Fair value determinations require considerable judgment and are sensitive to changes in underlying assumptions and factors. As a result, there can be no assurance that the estimates and assumptions made for purposes of the annual goodwill impairment test will prove to be accurate predictions of the future.
For further discussion, see Evaluation of Assets for Impairment caption above, and Item 15 — Note 10, Asset Impairments.
Business Combinations
NRG accounts for business acquisitions using the acquisition method of accounting prescribed under ASC 805. Under this method, the Company is required to record on its Consolidated Balance Sheets the estimated fair values of the acquired company’s assets and liabilities assumed at the acquisition date. The excess of the consideration transferred over the fair value of the net identifiable assets acquired and liabilities assumed is recorded as goodwill. Determining fair values of assets acquired and liabilities assumed requires significant estimates and judgments. Fair value is determined based on the estimated price that would be received to sell an asset or paid to transfer a liability in an orderly transaction between market participants at the measurement date.
The acquired assets and assumed liabilities from the Texas Generation Portfolio acquisition that involved the most subjectivity in determining fair value consisted of property, plant, and equipment and derivative instruments. The fair values of the property, plant and equipment were measured using income-based valuation methodologies, which included certain assumptions, such as forecasted future cash flows, discount rates, market prices and asset lives. The derivative instruments were measured using an income-based valuation approach, which included available market data, such as consensus pricing, as well as unobservable internally derived assumptions, such as volatility factors and credit exposure.

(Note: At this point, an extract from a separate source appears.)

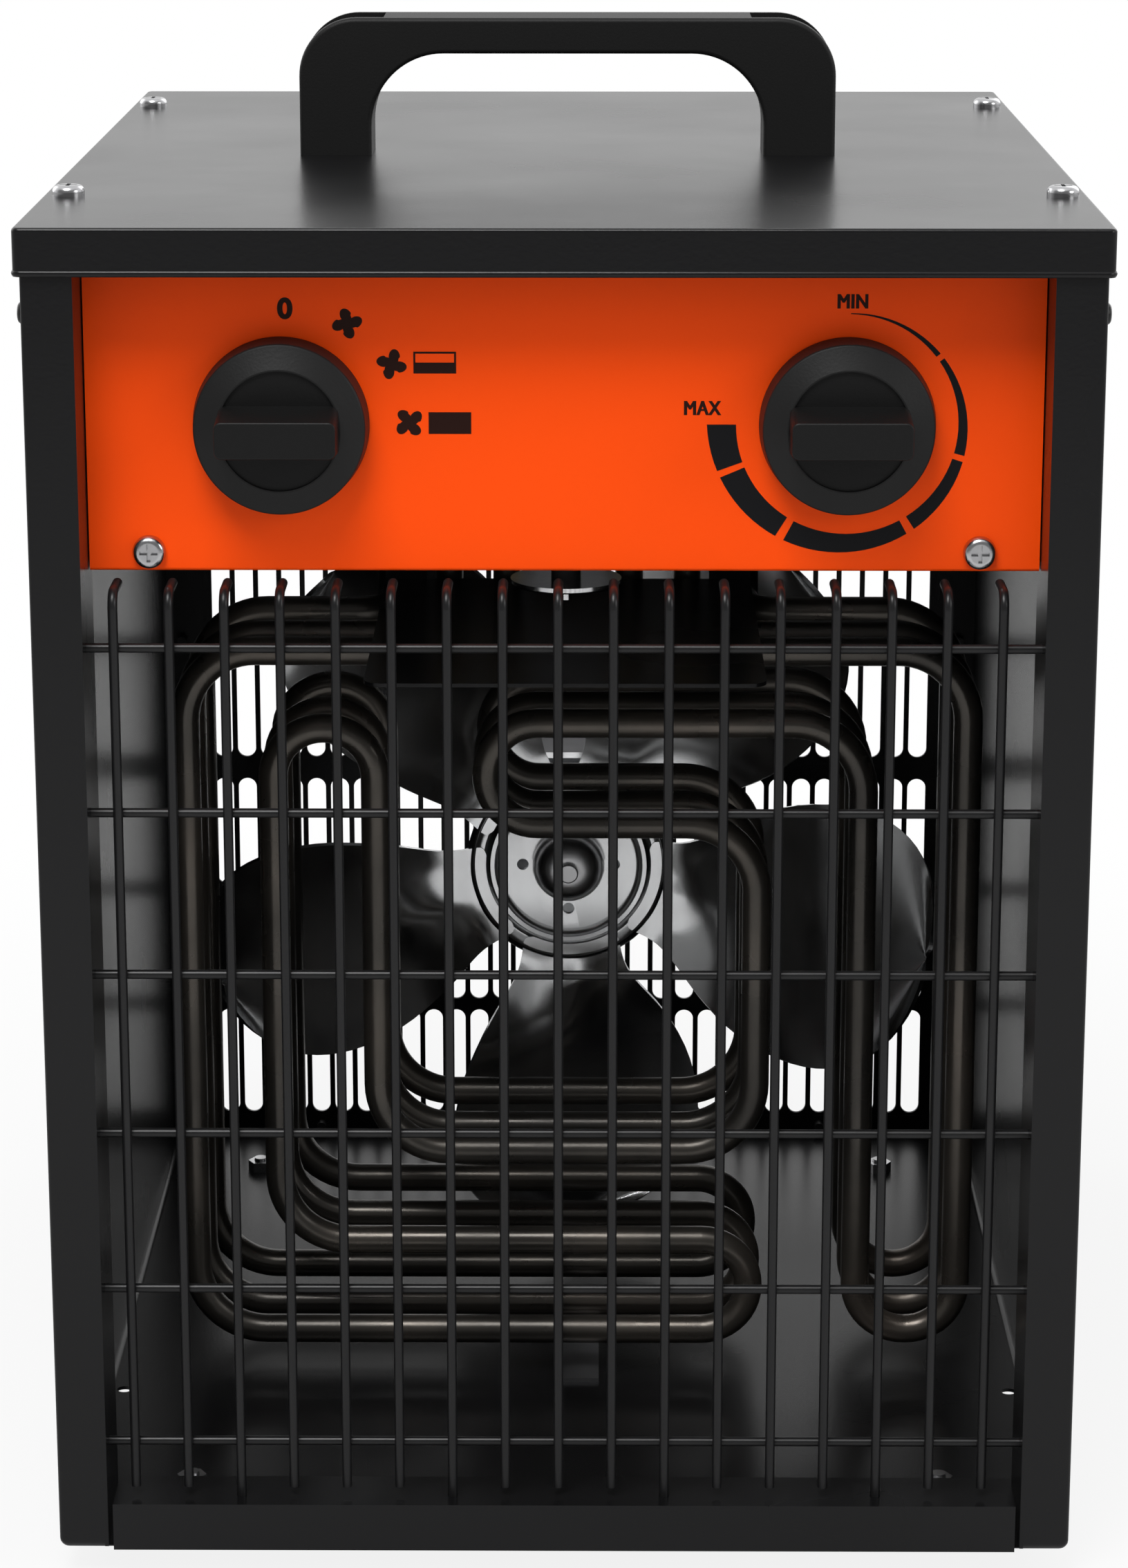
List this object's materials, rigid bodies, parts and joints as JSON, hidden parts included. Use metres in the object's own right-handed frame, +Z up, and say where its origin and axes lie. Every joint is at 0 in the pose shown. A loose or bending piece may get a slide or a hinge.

NRG describes in detail its acquisitions in Item 15 — Note 4, Acquisitions and Dispositions, to the Consolidated Financial Statements.
Contingencies
NRG records reserves for estimated losses from contingencies when information available indicates that a loss is probable and the amount of the loss, or range of loss, can be reasonably estimated. Gain contingencies are not recorded until management determines it is certain that the future event will become or does become a reality. Such determinations are subject to interpretations of current facts and circumstances, forecasts of future events, and estimates of the financial impacts of such events. NRG describes in detail its contingencies in Item 15 — Note 22, Commitments and Contingencies, Note 23, Regulatory Matters, and Note 24, Environmental Matters to the Consolidated Financial Statements.
Recent Accounting Developments
See Item 15 — Note 2, Summary of Significant Accounting Policies, to the Consolidated Financial Statements for a discussion of recent accounting developments.